■ Dataset records ■
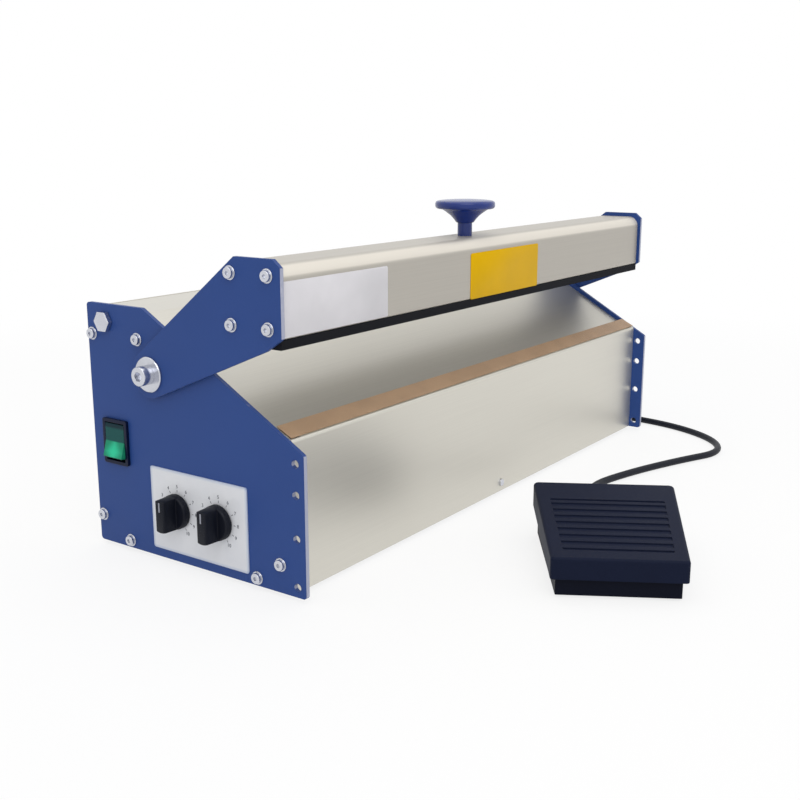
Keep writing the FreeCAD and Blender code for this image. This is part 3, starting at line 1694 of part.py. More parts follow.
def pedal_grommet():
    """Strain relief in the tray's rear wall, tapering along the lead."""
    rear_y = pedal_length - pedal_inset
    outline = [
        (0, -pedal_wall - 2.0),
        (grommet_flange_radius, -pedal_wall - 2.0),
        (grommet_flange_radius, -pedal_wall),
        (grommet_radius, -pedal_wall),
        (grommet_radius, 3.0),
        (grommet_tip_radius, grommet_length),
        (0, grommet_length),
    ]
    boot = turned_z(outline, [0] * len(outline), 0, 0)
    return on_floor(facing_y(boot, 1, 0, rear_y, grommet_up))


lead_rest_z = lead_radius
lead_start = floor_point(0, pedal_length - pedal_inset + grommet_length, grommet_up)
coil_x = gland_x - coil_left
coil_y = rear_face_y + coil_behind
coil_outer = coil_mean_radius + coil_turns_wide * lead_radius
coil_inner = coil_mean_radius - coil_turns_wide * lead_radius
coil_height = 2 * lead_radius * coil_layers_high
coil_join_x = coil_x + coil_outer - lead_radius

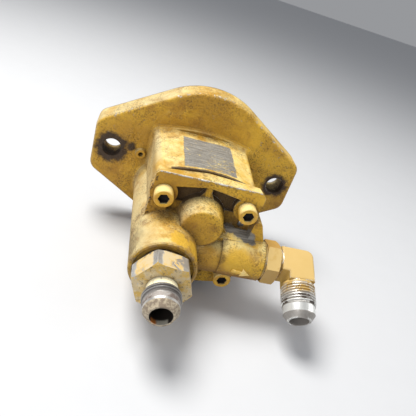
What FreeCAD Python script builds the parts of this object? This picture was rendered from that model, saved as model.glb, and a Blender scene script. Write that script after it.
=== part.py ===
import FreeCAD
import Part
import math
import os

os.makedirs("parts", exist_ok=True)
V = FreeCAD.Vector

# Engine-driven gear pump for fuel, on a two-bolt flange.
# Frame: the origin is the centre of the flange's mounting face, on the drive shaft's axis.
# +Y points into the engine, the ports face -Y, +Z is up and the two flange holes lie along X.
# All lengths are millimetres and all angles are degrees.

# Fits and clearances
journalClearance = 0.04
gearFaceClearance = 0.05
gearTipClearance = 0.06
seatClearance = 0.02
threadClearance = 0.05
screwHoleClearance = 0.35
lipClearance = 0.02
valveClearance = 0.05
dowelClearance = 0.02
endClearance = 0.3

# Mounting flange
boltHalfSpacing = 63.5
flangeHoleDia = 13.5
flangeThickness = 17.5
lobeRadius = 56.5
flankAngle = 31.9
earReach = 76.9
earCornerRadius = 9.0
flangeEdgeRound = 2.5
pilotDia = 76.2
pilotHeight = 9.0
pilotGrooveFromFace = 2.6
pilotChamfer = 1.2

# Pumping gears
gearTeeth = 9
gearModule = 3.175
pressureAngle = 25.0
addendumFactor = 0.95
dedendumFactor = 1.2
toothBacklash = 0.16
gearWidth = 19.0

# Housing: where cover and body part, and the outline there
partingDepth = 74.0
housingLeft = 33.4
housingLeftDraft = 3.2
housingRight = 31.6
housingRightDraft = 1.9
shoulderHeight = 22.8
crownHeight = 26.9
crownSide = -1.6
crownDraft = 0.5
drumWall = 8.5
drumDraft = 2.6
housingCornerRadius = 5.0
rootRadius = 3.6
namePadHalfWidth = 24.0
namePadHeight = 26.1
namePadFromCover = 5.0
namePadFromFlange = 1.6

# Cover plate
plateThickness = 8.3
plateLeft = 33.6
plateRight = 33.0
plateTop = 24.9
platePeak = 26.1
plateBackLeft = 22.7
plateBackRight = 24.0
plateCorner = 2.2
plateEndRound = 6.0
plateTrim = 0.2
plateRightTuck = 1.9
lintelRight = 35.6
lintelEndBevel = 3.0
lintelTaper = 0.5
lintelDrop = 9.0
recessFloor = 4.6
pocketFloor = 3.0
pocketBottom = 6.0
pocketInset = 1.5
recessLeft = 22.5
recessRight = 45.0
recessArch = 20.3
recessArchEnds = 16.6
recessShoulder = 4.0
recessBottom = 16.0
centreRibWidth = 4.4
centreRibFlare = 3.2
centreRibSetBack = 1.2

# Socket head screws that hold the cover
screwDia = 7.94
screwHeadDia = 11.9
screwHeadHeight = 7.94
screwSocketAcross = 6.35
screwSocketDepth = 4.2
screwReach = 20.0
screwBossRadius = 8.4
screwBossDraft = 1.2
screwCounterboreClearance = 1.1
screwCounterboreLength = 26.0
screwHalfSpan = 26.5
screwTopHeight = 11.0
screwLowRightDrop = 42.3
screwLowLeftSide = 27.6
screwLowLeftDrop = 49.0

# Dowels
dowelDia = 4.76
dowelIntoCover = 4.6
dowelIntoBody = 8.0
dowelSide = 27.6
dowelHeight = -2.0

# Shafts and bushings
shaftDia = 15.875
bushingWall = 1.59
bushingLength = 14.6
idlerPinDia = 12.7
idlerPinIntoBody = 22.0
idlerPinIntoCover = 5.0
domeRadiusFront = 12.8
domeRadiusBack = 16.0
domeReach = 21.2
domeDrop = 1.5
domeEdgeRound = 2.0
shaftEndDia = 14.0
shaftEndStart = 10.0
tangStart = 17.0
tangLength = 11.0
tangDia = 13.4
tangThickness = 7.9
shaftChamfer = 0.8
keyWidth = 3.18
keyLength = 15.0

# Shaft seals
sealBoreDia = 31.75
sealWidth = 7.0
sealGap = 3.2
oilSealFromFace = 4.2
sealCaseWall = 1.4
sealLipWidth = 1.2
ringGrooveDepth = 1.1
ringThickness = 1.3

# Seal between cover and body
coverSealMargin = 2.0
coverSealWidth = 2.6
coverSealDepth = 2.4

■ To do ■
Your task is to return the full listing exactly as it was given.

■ Output below ■
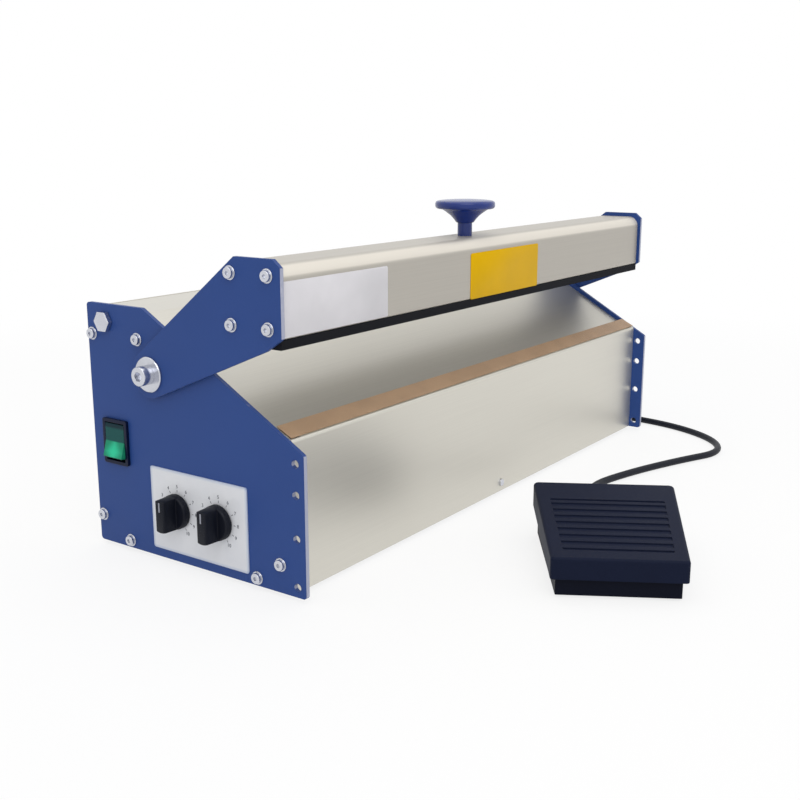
Keep writing the FreeCAD and Blender code for this image. This is part 3, starting at line 1694 of part.py. More parts follow.
def pedal_grommet():
    """Strain relief in the tray's rear wall, tapering along the lead."""
    rear_y = pedal_length - pedal_inset
    outline = [
        (0, -pedal_wall - 2.0),
        (grommet_flange_radius, -pedal_wall - 2.0),
        (grommet_flange_radius, -pedal_wall),
        (grommet_radius, -pedal_wall),
        (grommet_radius, 3.0),
        (grommet_tip_radius, grommet_length),
        (0, grommet_length),
    ]
    boot = turned_z(outline, [0] * len(outline), 0, 0)
    return on_floor(facing_y(boot, 1, 0, rear_y, grommet_up))


lead_rest_z = lead_radius
lead_start = floor_point(0, pedal_length - pedal_inset + grommet_length, grommet_up)
coil_x = gland_x - coil_left
coil_y = rear_face_y + coil_behind
coil_outer = coil_mean_radius + coil_turns_wide * lead_radius
coil_inner = coil_mean_radius - coil_turns_wide * lead_radius
coil_height = 2 * lead_radius * coil_layers_high
coil_join_x = coil_x + coil_outer - lead_radius

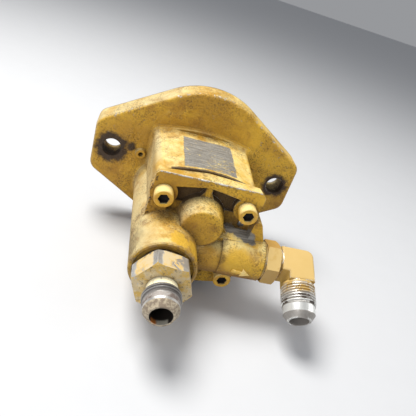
What FreeCAD Python script builds the parts of this object? This picture was rendered from that model, saved as model.glb, and a Blender scene script. Write that script after it.
=== part.py ===
import FreeCAD
import Part
import math
import os

os.makedirs("parts", exist_ok=True)
V = FreeCAD.Vector

# Engine-driven gear pump for fuel, on a two-bolt flange.
# Frame: the origin is the centre of the flange's mounting face, on the drive shaft's axis.
# +Y points into the engine, the ports face -Y, +Z is up and the two flange holes lie along X.
# All lengths are millimetres and all angles are degrees.

# Fits and clearances
journalClearance = 0.04
gearFaceClearance = 0.05
gearTipClearance = 0.06
seatClearance = 0.02
threadClearance = 0.05
screwHoleClearance = 0.35
lipClearance = 0.02
valveClearance = 0.05
dowelClearance = 0.02
endClearance = 0.3

# Mounting flange
boltHalfSpacing = 63.5
flangeHoleDia = 13.5
flangeThickness = 17.5
lobeRadius = 56.5
flankAngle = 31.9
earReach = 76.9
earCornerRadius = 9.0
flangeEdgeRound = 2.5
pilotDia = 76.2
pilotHeight = 9.0
pilotGrooveFromFace = 2.6
pilotChamfer = 1.2

# Pumping gears
gearTeeth = 9
gearModule = 3.175
pressureAngle = 25.0
addendumFactor = 0.95
dedendumFactor = 1.2
toothBacklash = 0.16
gearWidth = 19.0

# Housing: where cover and body part, and the outline there
partingDepth = 74.0
housingLeft = 33.4
housingLeftDraft = 3.2
housingRight = 31.6
housingRightDraft = 1.9
shoulderHeight = 22.8
crownHeight = 26.9
crownSide = -1.6
crownDraft = 0.5
drumWall = 8.5
drumDraft = 2.6
housingCornerRadius = 5.0
rootRadius = 3.6
namePadHalfWidth = 24.0
namePadHeight = 26.1
namePadFromCover = 5.0
namePadFromFlange = 1.6

# Cover plate
plateThickness = 8.3
plateLeft = 33.6
plateRight = 33.0
plateTop = 24.9
platePeak = 26.1
plateBackLeft = 22.7
plateBackRight = 24.0
plateCorner = 2.2
plateEndRound = 6.0
plateTrim = 0.2
plateRightTuck = 1.9
lintelRight = 35.6
lintelEndBevel = 3.0
lintelTaper = 0.5
lintelDrop = 9.0
recessFloor = 4.6
pocketFloor = 3.0
pocketBottom = 6.0
pocketInset = 1.5
recessLeft = 22.5
recessRight = 45.0
recessArch = 20.3
recessArchEnds = 16.6
recessShoulder = 4.0
recessBottom = 16.0
centreRibWidth = 4.4
centreRibFlare = 3.2
centreRibSetBack = 1.2

# Socket head screws that hold the cover
screwDia = 7.94
screwHeadDia = 11.9
screwHeadHeight = 7.94
screwSocketAcross = 6.35
screwSocketDepth = 4.2
screwReach = 20.0
screwBossRadius = 8.4
screwBossDraft = 1.2
screwCounterboreClearance = 1.1
screwCounterboreLength = 26.0
screwHalfSpan = 26.5
screwTopHeight = 11.0
screwLowRightDrop = 42.3
screwLowLeftSide = 27.6
screwLowLeftDrop = 49.0

# Dowels
dowelDia = 4.76
dowelIntoCover = 4.6
dowelIntoBody = 8.0
dowelSide = 27.6
dowelHeight = -2.0

# Shafts and bushings
shaftDia = 15.875
bushingWall = 1.59
bushingLength = 14.6
idlerPinDia = 12.7
idlerPinIntoBody = 22.0
idlerPinIntoCover = 5.0
domeRadiusFront = 12.8
domeRadiusBack = 16.0
domeReach = 21.2
domeDrop = 1.5
domeEdgeRound = 2.0
shaftEndDia = 14.0
shaftEndStart = 10.0
tangStart = 17.0
tangLength = 11.0
tangDia = 13.4
tangThickness = 7.9
shaftChamfer = 0.8
keyWidth = 3.18
keyLength = 15.0

# Shaft seals
sealBoreDia = 31.75
sealWidth = 7.0
sealGap = 3.2
oilSealFromFace = 4.2
sealCaseWall = 1.4
sealLipWidth = 1.2
ringGrooveDepth = 1.1
ringThickness = 1.3

# Seal between cover and body
coverSealMargin = 2.0
coverSealWidth = 2.6
coverSealDepth = 2.4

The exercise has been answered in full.